■ Stated task ■
Report how many lines of the listing below include the word "that". Give nothing but the number.

■ Exercise input ■
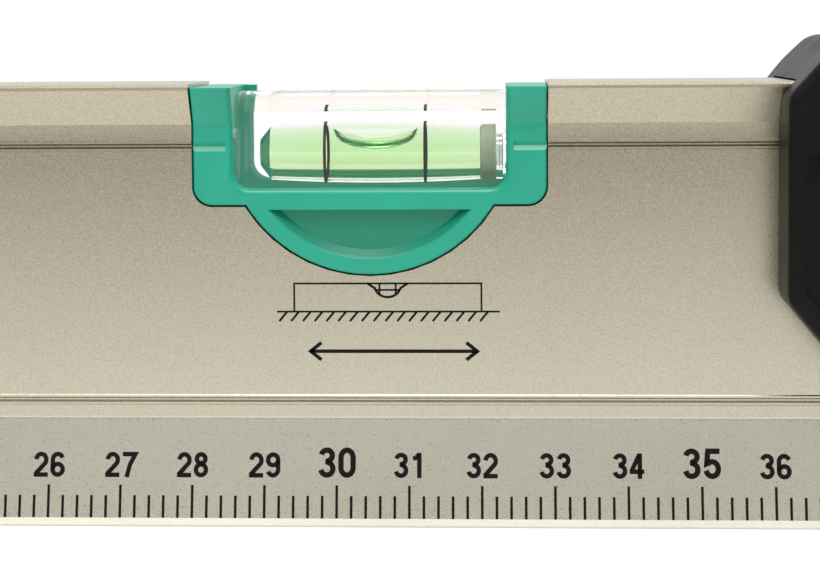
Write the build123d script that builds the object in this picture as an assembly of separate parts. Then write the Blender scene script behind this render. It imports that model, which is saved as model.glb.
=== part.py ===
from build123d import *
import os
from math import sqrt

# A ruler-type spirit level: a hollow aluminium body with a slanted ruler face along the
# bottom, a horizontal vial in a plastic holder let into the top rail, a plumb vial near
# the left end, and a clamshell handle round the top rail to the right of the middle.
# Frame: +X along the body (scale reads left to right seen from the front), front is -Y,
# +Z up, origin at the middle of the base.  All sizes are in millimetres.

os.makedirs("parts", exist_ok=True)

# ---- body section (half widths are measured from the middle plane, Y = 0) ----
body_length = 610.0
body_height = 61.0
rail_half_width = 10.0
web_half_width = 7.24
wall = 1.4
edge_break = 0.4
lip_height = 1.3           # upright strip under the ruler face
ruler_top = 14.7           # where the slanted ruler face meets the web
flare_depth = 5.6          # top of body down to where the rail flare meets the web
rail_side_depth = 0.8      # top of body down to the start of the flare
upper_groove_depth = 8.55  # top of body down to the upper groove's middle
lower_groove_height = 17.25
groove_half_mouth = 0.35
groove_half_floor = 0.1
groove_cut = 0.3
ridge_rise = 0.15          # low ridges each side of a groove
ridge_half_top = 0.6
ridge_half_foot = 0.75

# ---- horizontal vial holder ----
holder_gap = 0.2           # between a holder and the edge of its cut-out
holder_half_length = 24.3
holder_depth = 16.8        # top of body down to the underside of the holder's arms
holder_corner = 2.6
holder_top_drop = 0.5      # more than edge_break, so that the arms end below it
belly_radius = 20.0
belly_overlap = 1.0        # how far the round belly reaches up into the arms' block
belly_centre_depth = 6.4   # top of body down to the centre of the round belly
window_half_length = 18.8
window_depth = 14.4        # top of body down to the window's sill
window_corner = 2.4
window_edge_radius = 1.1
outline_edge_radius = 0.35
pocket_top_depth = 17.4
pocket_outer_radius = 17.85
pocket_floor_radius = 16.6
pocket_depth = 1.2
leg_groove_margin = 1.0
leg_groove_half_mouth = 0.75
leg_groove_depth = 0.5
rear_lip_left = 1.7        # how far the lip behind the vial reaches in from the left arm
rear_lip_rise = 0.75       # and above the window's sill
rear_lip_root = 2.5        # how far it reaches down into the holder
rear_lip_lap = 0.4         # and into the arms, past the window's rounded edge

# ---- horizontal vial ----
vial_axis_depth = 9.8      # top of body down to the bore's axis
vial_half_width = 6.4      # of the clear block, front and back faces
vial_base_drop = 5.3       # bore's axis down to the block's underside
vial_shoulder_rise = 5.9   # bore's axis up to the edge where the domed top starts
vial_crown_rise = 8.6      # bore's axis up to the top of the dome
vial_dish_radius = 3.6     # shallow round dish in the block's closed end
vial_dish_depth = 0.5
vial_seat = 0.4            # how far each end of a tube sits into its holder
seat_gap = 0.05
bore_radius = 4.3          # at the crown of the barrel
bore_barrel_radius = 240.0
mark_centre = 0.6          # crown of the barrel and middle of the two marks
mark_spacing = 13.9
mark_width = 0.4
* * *
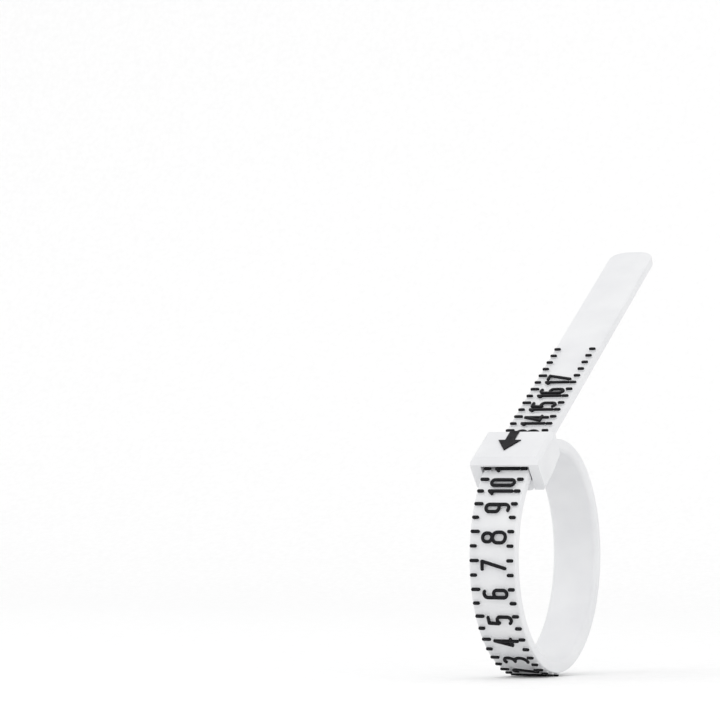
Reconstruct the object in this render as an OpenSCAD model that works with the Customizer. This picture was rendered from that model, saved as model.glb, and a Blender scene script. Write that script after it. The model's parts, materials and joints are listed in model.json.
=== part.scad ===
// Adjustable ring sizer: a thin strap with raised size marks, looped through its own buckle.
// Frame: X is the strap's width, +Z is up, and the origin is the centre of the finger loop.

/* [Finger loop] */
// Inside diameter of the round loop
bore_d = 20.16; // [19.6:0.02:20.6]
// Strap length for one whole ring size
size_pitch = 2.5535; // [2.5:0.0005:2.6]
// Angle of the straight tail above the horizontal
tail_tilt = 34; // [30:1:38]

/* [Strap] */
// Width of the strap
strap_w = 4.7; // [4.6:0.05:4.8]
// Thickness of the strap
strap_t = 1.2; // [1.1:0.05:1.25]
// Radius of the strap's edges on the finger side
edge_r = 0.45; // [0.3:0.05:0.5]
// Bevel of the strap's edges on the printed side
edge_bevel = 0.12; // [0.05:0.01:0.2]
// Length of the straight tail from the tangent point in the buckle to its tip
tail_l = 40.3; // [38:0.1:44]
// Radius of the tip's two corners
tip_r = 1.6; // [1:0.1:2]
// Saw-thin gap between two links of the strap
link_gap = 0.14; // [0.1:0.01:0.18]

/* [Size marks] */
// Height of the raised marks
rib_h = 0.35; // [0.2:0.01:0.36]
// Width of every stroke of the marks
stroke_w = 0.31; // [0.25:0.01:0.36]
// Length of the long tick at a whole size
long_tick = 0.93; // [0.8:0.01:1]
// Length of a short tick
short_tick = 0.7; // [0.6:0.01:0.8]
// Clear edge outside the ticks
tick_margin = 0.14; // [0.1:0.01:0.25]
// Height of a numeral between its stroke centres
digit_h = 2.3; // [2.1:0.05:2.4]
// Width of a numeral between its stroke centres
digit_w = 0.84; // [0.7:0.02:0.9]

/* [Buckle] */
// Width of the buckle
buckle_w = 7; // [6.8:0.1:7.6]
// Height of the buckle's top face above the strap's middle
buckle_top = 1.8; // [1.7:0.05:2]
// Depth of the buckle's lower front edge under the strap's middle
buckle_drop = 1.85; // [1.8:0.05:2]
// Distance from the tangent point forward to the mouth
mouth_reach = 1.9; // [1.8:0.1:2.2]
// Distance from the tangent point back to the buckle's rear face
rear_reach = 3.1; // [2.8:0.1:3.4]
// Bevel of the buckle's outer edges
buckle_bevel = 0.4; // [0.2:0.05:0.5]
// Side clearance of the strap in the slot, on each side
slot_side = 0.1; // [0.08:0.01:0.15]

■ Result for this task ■
3